Soon after entering Skyline Caverns’ lodge, we prepared for a guided tour into the dark, foreboding caves beneath the earth ($14 adult, $6 kids for about $34 total.) The lodge was very warm and inviting, with numerous “gemstones” and souvenirs available as we waited for our tour. We ended up purchasing a carved bear holding the words “I miss you.” Who could he have been talking to? We don’t know. Anyway, after waiting a while, our tour finally began. We were ready to go spelunking (cave exploring, just in case you don’t know.)
Our guide, a friendly young woman called Noa, was a newcomer to the Caverns, but was still very informative, funny, and interesting. She told us that the Caverns were discovered in 1937 by a man named Walter S. Amos, who was a retired geologist living in the Valley. Where the parking lot of the Caverns is today, he discovered a sinkhole, as well as brown caramel crickets, which he knew were possible signs of there being a cavern underneath the earth! Well, after he began to dig, he broke through a few rocks and discovered amazing formations! As Noa led us down further into the labyrinth of passages underneath the Valley, we were awed by room after room of rock formations, including shining stalactites (formed by water dripping from a cavern ceiling and evaporating, leaving a sharp link of minerals dangling from the ceiling) and solid stalagmites (formed by the same manner, except by minerals collecting from the cavern floor. Everywhere, these flawless, captivating formations stared at us from the depths of the cave, leaving us speechless. Even though the rooms were very dark, we were still able to take great pictures of these natural wonders. The Shenandoah Valley is truly lucky to have these wonders forged by the delicate hands of nature!
After passing through several more wide rooms containing rows and rows of stalactites and stalagmites, we rounded several more murky passageways (thanks to our expert guide,) then burst into a lighted room with one of the most beautiful scenes in the entire cavern! Above our heads, a huge rock suddenly spread out into ridges, folding like a pancake, into hundreds of wrinkled lines! This was the famed “American Eagle” formation! From a distance, this great rock did look like a soaring eagle, with a knobbed head, rising from the limestone walls of the cavern into the air. Here, Noa told us that the Skyline Caverns are over 75 million years old!
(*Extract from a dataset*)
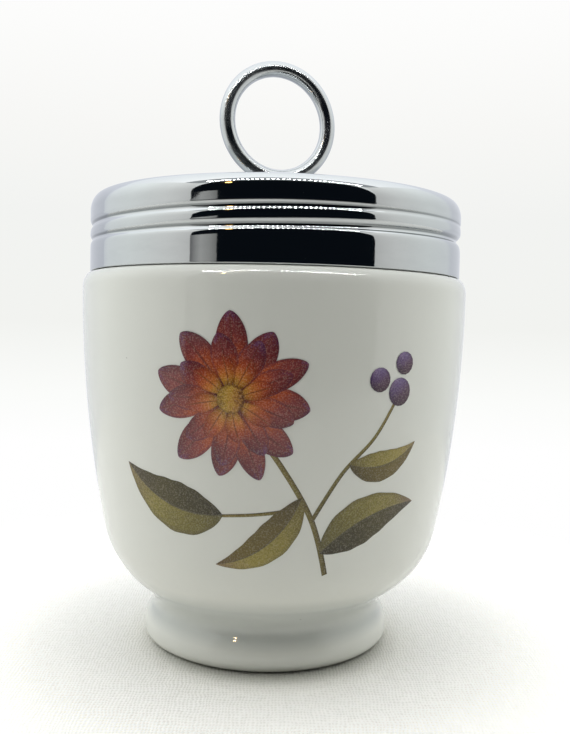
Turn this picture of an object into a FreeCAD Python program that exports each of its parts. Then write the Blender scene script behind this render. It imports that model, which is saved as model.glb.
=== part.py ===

As I stared at the beautiful American eagle, soaring majestically into freedom, I was enraptured with a feeling of the power of nature and the endurance of her power
Wandering through the spectacular cavern rooms with my mouth wide open, I was completely immersed in this gorgeous new wonderland below the earth. Just a few more turns and we were staring directly at Dream Lake, my favorite area of Skyline Caverns. To the right, hundreds of stalactites and stalagmites jutted down from the ceiling, reflecting in the placid, mirror like waters below. Noa told us that the State of Virginia had put a few goldfish here 50 years ago as an experiment, to see how they would react to the darkness of the cavern. If there were no lights under the cavern, she said, those fish would have turned blind, using their other senses to navigate through the dark waters. I was amazed at the ingenuity of Mother Nature, and the beauty of evolution!
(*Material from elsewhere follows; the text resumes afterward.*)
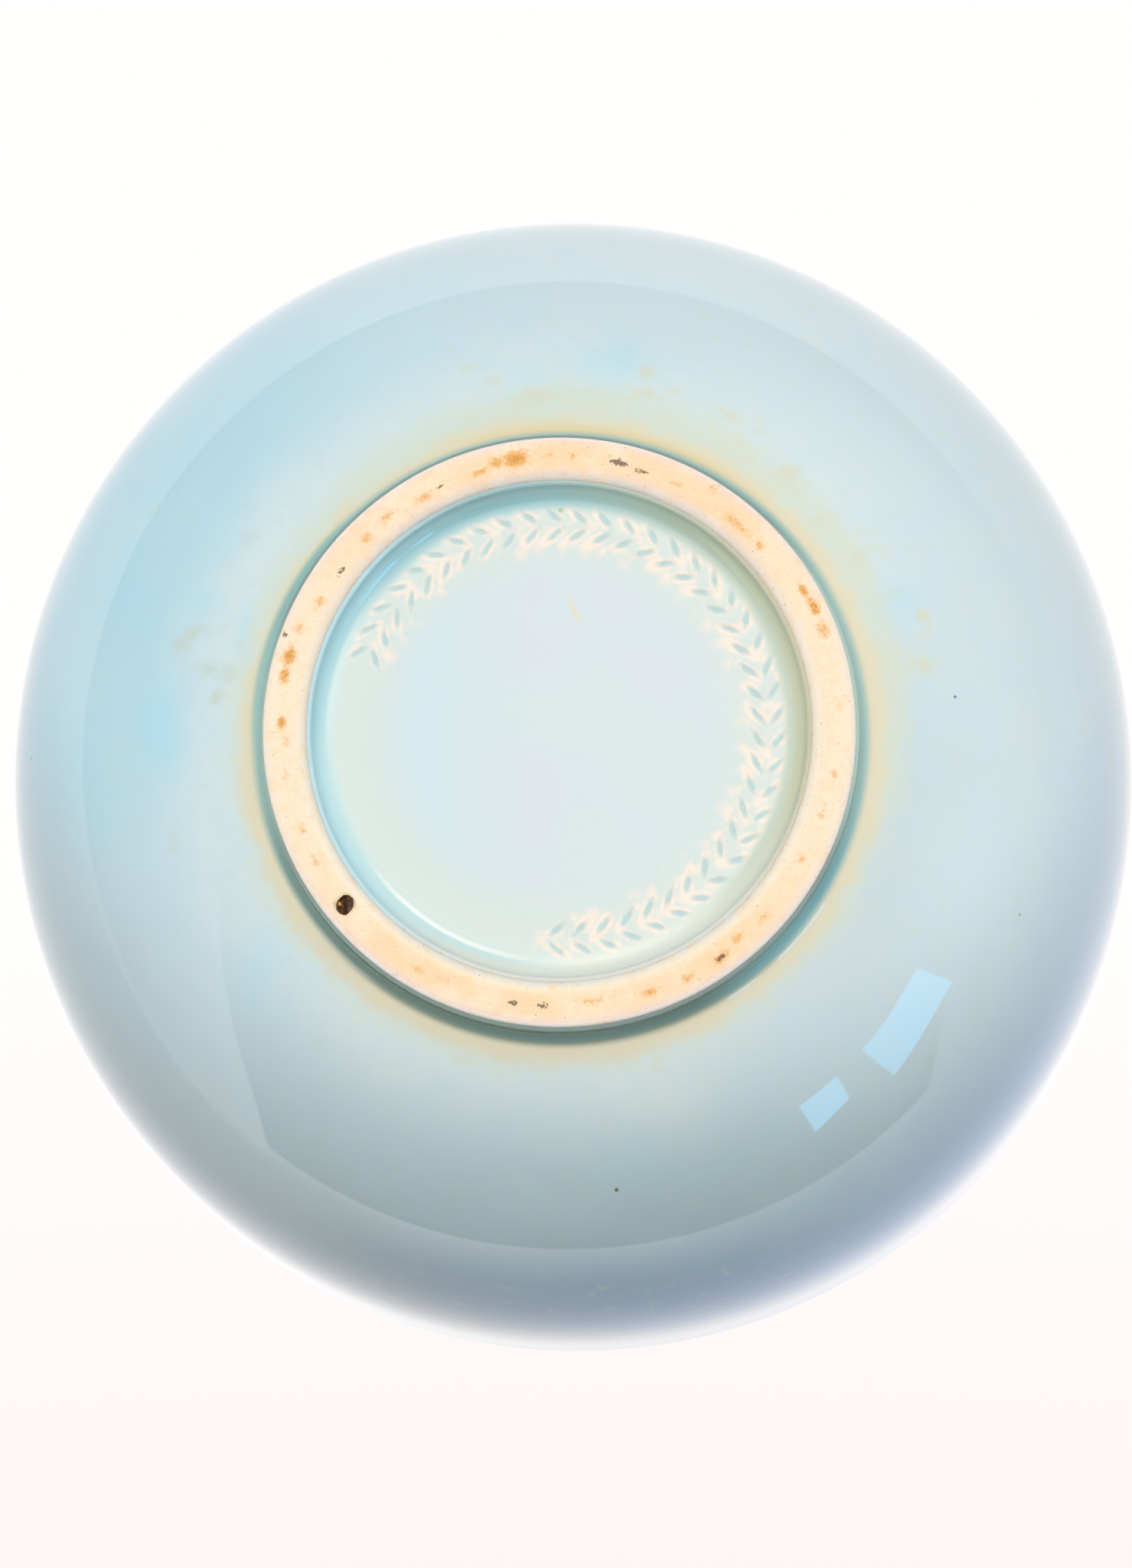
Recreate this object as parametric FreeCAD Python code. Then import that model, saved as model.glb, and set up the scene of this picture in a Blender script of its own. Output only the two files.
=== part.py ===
import FreeCAD, Part
import math
import os

# A small glazed bowl standing on its foot ring. The origin is the centre of the
# ring's tread, +Z points to the opening, and all lengths are millimetres.

V = FreeCAD.Vector

# Outer form, measured over the glaze
rim_diameter = 144.0
bowl_height = 58.0
lip_thickness = 3.0
lip_slope = 74.0  # degrees of the wall above the horizontal, at the lip
foot_slope = 9.0  # degrees of the wall above the horizontal, beside the foot
lip_pull_share = 0.50  # of the wall's chord, how far the lip's direction is held
foot_pull_share = 0.46  # of the wall's chord, how far the foot's direction is held

# Clay body
wall_thickness = 3.7  # beside the foot, clay only
foot_diameter = 58.0
foot_height = 5.4
foot_draft = 8.0  # degrees
foot_root_round = 1.0
wall_lead = 2.9  # straight start of the wall, from the foot's root corner
tread_width = 4.0
tread_outer_round = 0.8
tread_inner_round = 1.1
recess_depth = 2.9
recess_draft = 15.0  # degrees
recess_round = 1.0

# Glaze coats
glaze_thickness = 0.35
outer_pool_round = 2.7  # surface of the glaze pooled in the foot's root
recess_pool_round = 2.0  # surface of the glaze pooled round the recess
outer_bare_height = 0.9  # bare clay left above the tread, outside
inner_bare_height = 0.8  # bare clay left above the tread, inside

# Stamped wheat-ear band in the floor of the recess
band_radius = 20.7
band_start = 18.0  # degrees about +Z
band_sweep = 256.0  # degrees
band_pairs = 38
leaf_length = 2.5
leaf_width = 0.8
leaf_depth = 0.6
leaf_row_offset = 0.95  # of each row of leaves from the band's middle line
leaf_tilt = 38.0  # degrees between a leaf and the band's middle line
dimple_depth = 0.22  # what the glaze leaves open over each leaf

# Iron speck in the tread
speck_diameter = 1.9
speck_depth = 0.6
speck_sink = 0.06  # of its face above the tread
speck_angle = -40.0  # degrees about +Z

cut_overrun = 0.2  # of each stamping tool past the face that it cuts


def at(r, z):
    return V(r, 0, z)


def heading(degrees):
    """Unit direction in the profile plane, degrees above the outward radius."""
    a = math.radians(degrees)
    return V(math.cos(a), 0, math.sin(a))


# Directions that every outline shares
side_up = heading(90.0 - foot_draft)
side_out = heading(-foot_draft)
wall_up = heading(foot_slope)
wall_out = heading(foot_slope - 90.0)
lip_up = heading(lip_slope)
lip_out = heading(lip_slope - 90.0)
recess_up = heading(90.0 + recess_draft)
recess_out = heading(180.0 + recess_draft)
floor_out = heading(-90.0)

# Points of the clay that the glaze coats follow
foot_radius = foot_diameter / 2
tread_inner_radius = foot_radius - tread_width
lip_centre = at(rim_diameter / 2 - lip_thickness / 2, bowl_height - lip_thickness / 2)
clay_lip_round = lip_thickness / 2 - glaze_thickness
root_corner = at(foot_radius, 0) + side_up * (foot_height / side_up.z)
recess_corner = at(tread_inner_radius, 0) + recess_up * (recess_depth / recess_up.z)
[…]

Exiting the Skyline Caverns, we continued down the highway for about 5 miles into the fragrant Virginia countryside. The commercial buildings and noise of Front Royal again was replaced with the soothing sounds of the wind and the birds in the trees. Historic farm buildings and pastures again became commonplace. In fact, we even spotted a few cows and horses on the sides of the road! In no time, we had arrived at the Shenandoah River State Park (Andy Guest Park,) with scenic views of the Valley and the flowing river. The park was very new (established in 2005) and had numerous recreation opportunities for our whole family! The access road to the park, appropriately called “Daughter of the Stars Road,” ascended the emerald bluffs on the sides of the Shenandoah River. Soon, we had approached the brand-new visitor’s center at the top of the hill. It was brand-new and even environmentally friendly, with solar panels! We asked the kind ranger at the desk some questions, and then leaped back into the car to enter the park!
After another mile or so, the road branched out to a parking lot and campground. We parked and strolled down a short trail to the river! It was a warm day, and the picnic areas by the bank were all filled up with people, barbequing and enjoying themselves under the welcome shade of the trees. When we reached the river, we discovered several visitors couldn’t resist the lure of the water and were swimming in the refreshing current!
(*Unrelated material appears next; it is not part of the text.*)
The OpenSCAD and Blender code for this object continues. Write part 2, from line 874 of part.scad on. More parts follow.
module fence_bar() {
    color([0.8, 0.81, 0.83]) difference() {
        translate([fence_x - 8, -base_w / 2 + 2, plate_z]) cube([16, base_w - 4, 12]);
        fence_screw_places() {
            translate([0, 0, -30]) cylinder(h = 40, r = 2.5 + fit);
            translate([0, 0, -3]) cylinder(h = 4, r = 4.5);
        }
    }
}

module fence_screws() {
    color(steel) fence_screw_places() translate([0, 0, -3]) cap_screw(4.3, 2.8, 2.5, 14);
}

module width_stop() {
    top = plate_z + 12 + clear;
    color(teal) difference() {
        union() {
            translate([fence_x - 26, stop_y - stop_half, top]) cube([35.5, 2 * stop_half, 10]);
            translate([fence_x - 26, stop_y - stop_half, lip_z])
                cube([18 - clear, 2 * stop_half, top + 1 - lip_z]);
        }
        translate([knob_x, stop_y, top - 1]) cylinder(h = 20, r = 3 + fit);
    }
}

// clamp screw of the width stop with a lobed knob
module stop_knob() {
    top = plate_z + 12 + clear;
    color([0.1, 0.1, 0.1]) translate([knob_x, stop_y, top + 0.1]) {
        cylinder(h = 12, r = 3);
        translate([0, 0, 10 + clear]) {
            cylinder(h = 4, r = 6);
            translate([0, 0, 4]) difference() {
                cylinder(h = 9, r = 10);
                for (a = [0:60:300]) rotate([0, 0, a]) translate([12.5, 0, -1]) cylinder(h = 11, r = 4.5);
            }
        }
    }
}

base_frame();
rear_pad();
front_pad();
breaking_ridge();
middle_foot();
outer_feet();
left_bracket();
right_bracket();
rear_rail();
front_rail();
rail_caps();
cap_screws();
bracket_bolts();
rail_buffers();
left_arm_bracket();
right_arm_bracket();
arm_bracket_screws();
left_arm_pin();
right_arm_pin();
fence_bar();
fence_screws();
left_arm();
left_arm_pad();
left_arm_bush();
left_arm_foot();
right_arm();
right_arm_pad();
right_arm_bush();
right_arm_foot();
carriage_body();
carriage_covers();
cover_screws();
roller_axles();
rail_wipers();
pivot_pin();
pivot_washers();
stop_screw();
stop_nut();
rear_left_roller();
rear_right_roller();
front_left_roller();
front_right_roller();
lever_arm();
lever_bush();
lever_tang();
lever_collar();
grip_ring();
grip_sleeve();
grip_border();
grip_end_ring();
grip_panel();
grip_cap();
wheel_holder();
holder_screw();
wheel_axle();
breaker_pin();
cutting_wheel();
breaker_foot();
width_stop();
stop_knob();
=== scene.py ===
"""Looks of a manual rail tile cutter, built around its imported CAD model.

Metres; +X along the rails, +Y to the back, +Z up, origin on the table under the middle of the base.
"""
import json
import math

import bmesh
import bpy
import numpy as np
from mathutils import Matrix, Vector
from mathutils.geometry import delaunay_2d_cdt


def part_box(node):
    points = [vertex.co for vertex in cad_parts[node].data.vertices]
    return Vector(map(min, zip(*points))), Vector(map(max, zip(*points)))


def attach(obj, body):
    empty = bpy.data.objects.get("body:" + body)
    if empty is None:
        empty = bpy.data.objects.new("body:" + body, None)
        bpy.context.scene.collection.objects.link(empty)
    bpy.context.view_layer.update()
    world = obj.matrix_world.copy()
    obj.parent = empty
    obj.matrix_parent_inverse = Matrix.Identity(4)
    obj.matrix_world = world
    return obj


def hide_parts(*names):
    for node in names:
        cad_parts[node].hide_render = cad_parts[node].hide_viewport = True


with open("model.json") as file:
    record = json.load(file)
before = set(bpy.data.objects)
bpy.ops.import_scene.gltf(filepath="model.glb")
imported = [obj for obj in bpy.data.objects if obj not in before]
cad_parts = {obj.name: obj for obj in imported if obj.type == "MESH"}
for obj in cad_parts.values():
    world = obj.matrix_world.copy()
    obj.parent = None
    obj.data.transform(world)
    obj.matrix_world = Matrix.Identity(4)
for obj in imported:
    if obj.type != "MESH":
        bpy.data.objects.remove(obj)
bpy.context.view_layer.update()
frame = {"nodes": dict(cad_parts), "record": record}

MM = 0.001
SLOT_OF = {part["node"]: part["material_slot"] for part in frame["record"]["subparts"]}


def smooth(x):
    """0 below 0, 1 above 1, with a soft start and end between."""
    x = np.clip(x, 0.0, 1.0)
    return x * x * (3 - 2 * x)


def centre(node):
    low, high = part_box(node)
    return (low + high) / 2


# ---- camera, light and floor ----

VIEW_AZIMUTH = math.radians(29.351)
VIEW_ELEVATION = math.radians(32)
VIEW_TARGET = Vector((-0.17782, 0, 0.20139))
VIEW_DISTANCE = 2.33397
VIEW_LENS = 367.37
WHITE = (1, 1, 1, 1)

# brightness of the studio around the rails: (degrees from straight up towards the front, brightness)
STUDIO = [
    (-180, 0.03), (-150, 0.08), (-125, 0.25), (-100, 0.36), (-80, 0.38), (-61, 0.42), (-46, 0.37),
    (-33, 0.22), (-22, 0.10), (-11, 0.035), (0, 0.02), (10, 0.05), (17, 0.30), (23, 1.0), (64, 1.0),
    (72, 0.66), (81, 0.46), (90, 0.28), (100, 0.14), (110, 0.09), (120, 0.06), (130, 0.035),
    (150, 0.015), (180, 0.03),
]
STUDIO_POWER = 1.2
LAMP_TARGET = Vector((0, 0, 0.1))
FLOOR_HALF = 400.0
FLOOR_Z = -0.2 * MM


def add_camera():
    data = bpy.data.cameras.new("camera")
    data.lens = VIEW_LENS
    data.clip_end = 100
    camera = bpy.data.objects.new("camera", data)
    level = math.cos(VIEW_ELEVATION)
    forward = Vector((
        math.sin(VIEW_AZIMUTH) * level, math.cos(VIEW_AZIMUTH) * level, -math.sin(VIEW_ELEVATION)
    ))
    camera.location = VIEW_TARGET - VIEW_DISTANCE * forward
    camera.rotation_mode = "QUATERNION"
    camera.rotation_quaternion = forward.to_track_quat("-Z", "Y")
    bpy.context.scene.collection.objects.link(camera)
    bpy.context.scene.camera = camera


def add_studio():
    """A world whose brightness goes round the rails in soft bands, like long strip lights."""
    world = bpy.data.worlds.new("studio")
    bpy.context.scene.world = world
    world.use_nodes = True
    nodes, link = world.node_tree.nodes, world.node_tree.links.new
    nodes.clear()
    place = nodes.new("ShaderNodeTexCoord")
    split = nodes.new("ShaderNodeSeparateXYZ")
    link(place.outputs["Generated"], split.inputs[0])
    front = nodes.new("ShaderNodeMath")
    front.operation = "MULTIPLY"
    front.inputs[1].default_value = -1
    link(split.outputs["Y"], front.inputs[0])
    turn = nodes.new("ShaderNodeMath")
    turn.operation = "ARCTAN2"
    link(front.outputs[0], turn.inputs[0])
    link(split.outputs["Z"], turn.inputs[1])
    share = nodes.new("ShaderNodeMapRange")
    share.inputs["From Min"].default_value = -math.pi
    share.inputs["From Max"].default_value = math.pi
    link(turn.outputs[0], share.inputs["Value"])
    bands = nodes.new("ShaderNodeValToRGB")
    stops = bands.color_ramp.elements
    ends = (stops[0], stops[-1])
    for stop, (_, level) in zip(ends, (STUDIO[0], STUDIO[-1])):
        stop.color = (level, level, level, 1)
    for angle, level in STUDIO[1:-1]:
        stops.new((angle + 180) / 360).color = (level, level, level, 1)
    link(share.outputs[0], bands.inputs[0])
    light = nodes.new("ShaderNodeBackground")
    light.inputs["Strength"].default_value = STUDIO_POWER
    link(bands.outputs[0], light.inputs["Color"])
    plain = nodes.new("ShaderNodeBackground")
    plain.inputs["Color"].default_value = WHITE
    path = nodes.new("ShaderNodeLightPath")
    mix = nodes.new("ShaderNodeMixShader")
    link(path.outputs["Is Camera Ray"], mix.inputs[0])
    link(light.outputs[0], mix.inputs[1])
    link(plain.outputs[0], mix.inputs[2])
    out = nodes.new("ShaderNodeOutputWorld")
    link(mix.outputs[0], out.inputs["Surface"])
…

Before us, the Shenandoah River spread out long and wide, its crystal-clear waters shining in the midday sun. Unlike many rivers in the coastal plain, I was amazed to discover the Shenandoah had a strong current, which led to the waterway seeming more alive and healthy! The waters of the river were completely different from any I had ever seen or experienced before. The Shenandoah was not an aggressive, roaring river like many in the West, like the Colorado or Virgin, and neither was it a languid, lethargic, mosquito-attracting one like many in my home state of New Jersey. Instead, the Shenandoah was a quiet, yet alive, ribbon of water, flowing briskly but with no sense of urgency, enriching the land like a benevolent mother. Front my vantage point on the riverbank, the mountains of western Virginia, forming Shenandoah National Park, towered over the waters of the Shenandoah and the valley that owes its existence to the river. I could definitely tell why an unknown musician long ago was inspired to write an entire song about the river, “Oh Shenandoah!”
Shenandoah River State Park was truly a scenic and relaxing excursion, an escape from the incessant heat of the cities and towns. At around 6:00, my family called it a day and returned to Front Royal for a good night’s sleep at the Quality Inn Skyline Drive, right on the road to Shenandoah National Park! We were ready for another fabulous day tomorrow!